Extract the lines from the first line of the records below through the line containing "if empty is", inclusive, and reproduce them exactly as written.
-- Begin Supplied data --
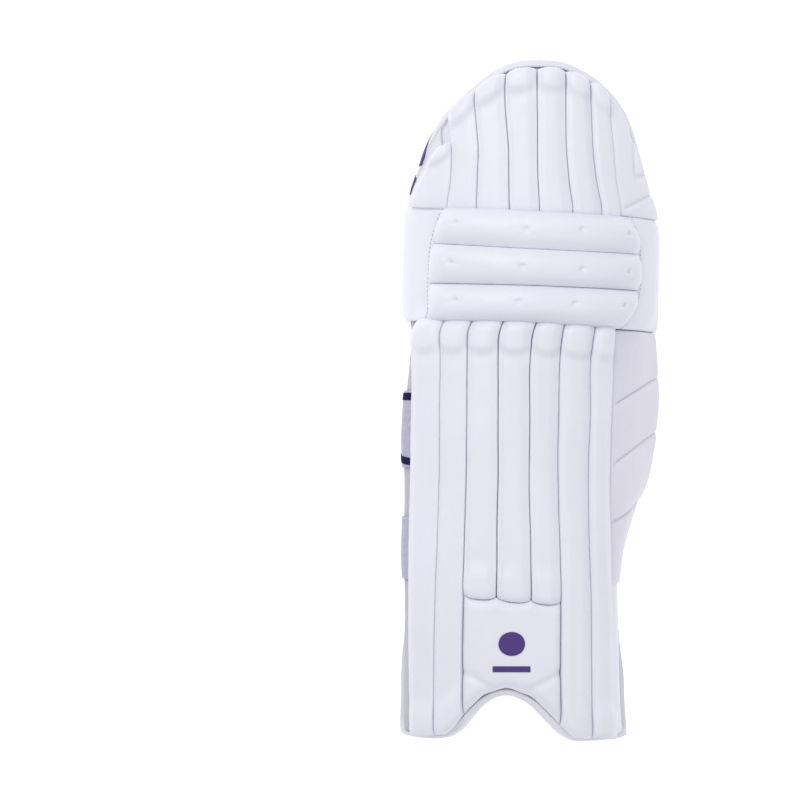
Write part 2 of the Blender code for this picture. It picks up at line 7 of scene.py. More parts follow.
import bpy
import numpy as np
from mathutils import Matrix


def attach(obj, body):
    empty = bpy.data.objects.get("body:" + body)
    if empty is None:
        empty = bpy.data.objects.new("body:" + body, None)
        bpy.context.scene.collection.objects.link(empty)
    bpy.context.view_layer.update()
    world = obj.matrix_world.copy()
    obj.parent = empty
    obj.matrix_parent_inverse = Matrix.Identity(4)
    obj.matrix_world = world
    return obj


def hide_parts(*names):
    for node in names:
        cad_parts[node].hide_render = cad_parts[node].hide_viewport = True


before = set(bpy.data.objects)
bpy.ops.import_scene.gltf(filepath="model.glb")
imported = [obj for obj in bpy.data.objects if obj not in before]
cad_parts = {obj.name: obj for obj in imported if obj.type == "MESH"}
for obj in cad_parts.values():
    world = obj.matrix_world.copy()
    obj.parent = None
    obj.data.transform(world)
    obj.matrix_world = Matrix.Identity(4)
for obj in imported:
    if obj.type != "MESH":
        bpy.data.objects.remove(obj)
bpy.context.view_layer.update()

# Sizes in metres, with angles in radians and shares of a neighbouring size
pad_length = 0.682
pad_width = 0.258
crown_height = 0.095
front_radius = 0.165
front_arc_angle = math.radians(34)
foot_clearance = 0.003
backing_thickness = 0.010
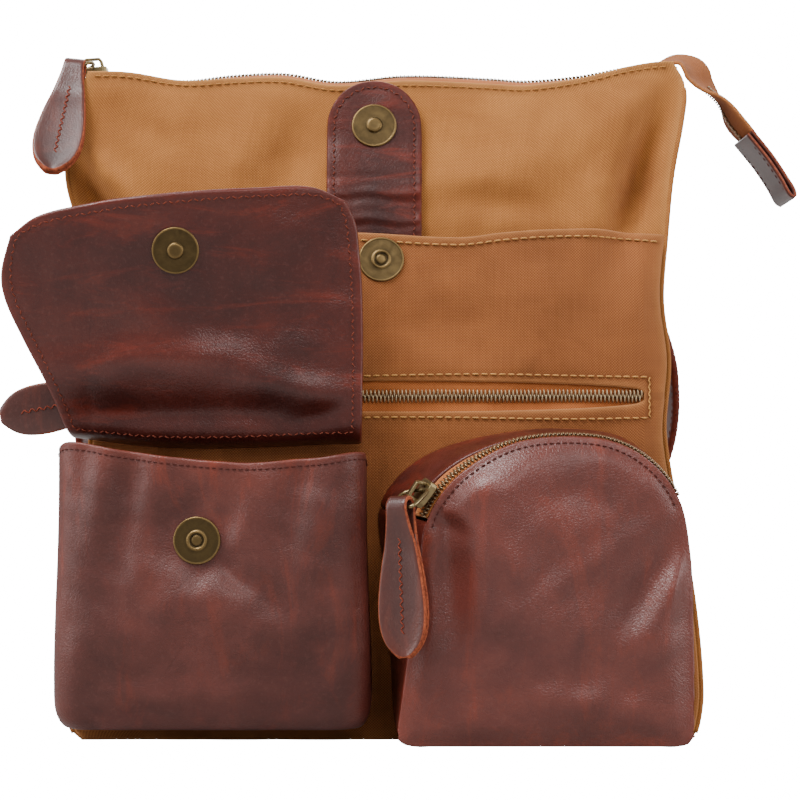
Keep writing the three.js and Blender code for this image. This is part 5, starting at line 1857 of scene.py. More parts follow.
-- End Supplied data --
• [The solution]
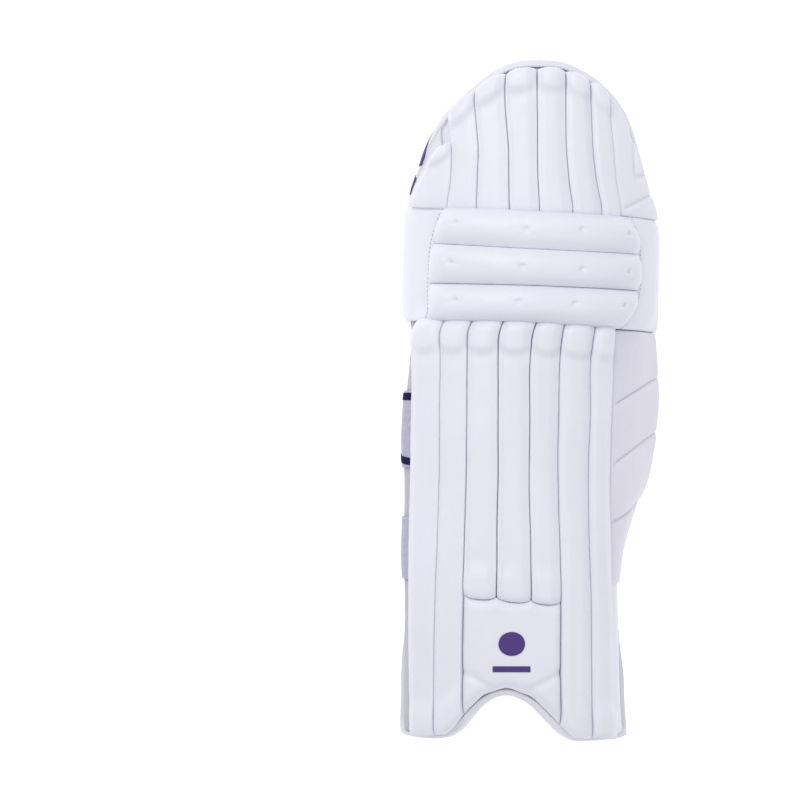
Write part 2 of the Blender code for this picture. It picks up at line 7 of scene.py. More parts follow.
import bpy
import numpy as np
from mathutils import Matrix


def attach(obj, body):
    empty = bpy.data.objects.get("body:" + body)
    if empty is None:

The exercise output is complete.